4. What is a custodial wallet?
A custodial wallet is one where a third party controls the private keys on your behalf, often through an exchange or service provider.
5. What is a non-custodial wallet?
A non-custodial wallet gives you direct control over the private keys or recovery phrase. You are also responsible for backup and wallet recovery.
6. What is a hardware wallet?
A hardware wallet is a physical device designed to keep signing operations isolated from internet-connected devices.
7. What is a wallet seed phrase or recovery phrase?
It is a human-readable backup, often made of 12 or 24 words, that can restore access to a wallet if your device is lost or damaged.
8. What is wallet signing?
Wallet signing is the process of using a private key to authorize a transaction or message without exposing the private key itself.
9. What is wallet import?
Wallet import means restoring or accessing an existing wallet in another app or device using a seed phrase, private key, or keystore file.

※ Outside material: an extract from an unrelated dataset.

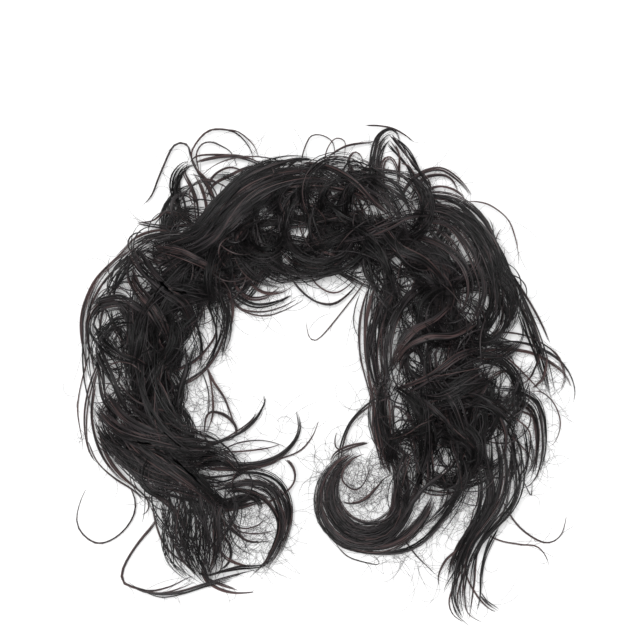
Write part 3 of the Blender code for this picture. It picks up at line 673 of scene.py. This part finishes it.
def on_sight_lines(plan, heights):
    """The plan moved along the camera's lines of sight to the given heights."""
    middle = from_pixels(PHOTO_MIDDLE)
    nearer = (heights - FOCUS_HEIGHT) / CAMERA_DISTANCE
    return middle + (plan - middle) * (1 - nearer[..., None])


def walked(start, headings, length):
    """A line in plan from the start, one even step along each heading."""
    moves = np.column_stack([np.cos(headings), np.sin(headings)]) * length / len(headings)
    return start + np.vstack([np.zeros(2), np.cumsum(moves, axis=0)])


def inside_band(points, radius):
    """Whether points in plan keep within the dense hair's reach of the cord."""
    offsets = points[:, None] - ROUTE_LINE[None]
    distances = np.linalg.norm(offsets, axis=2)
    spots = distances.argmin(axis=1)
    nearest = distances.min(axis=1)
    angles = ROUTE_ANGLES[spots]
    picked = offsets[np.arange(len(points)), spots]
    out = -np.sin(angles) * picked[:, 0] + np.cos(angles) * picked[:, 1]
    stations, outer, inner = np.array(REACHES).T
    reach = np.interp(spots / ROUTE_STEPS, stations, outer)
    reach = np.where(out > 0, reach, np.interp(spots / ROUTE_STEPS, stations, inner))
    reach = np.where((spots == 0) | (spots == ROUTE_STEPS), TAIL_REACH, reach)
    return bool((nearest + radius <= reach).all())


def within_box(lines):
    """The strands that keep near the CAD model's box."""
    low = np.array(cad_box[0])[:2] / MM - BOX_MARGIN
    high = np.array(cad_box[1])[:2] / MM + BOX_MARGIN
    plan = lines[..., :2]
    keep = ((plan > low) & (plan < high)).all(axis=(1, 2))
    return lines[keep]


def clear_of_slots(lines, chance):
    """The strands that leave the slots open, and a few that cross them."""
    keep = np.ones(len(lines), bool)
    for x, y, half_width, half_height in SLOTS:
        middle = from_pixels((x, y))
        size = np.array((half_width, half_height)) * PIXEL
        inside = (((lines[..., :2] - middle) / size) ** 2).sum(axis=2) < 1
        keep &= ~inside.any(axis=1) | (chance.random(len(lines)) < SLOT_CROSSING)
    return lines[keep]


def lock_heights(layer, steps):
    """A smooth rise and fall through the heights at the root, the middle and the tip."""
    t = np.linspace(0, 1, steps + 1)
    return layer.root * (1 - t) * (1 - 2 * t) + layer.middle * 4 * t * (1 - t) + layer.tip * t * (2 * t - 1)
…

10. What is a multisig wallet?
A multisig wallet requires more than one signer or approval to authorize a transaction. It is commonly used for shared funds or high-value storage.
Key Takeaways
- A wallet does not usually store crypto itself; it manages the keys that control blockchain assets.
- The most important wallet distinction is often not mobile vs desktop, but custodial vs non-custodial and hot vs cold.
- Wallet signing is the core action that authorizes blockchain transactions and message-based interactions.
- Hardware wallets improve key isolation, but no wallet removes the need for careful backups and approval review.
- A wallet seed phrase, recovery phrase, or mnemonic phrase is critical for wallet backup and recovery.
- Multisig wallets are useful for teams, treasuries, and larger balances because they reduce single-key risk.
- Wallet connector tools enable DeFi and Web3 access without directly exposing private keys.
- Paper wallets and brain wallets are legacy concepts and are generally poor choices for most users today.
- The best wallet setup depends on use case: spending, investing, development, or enterprise operations.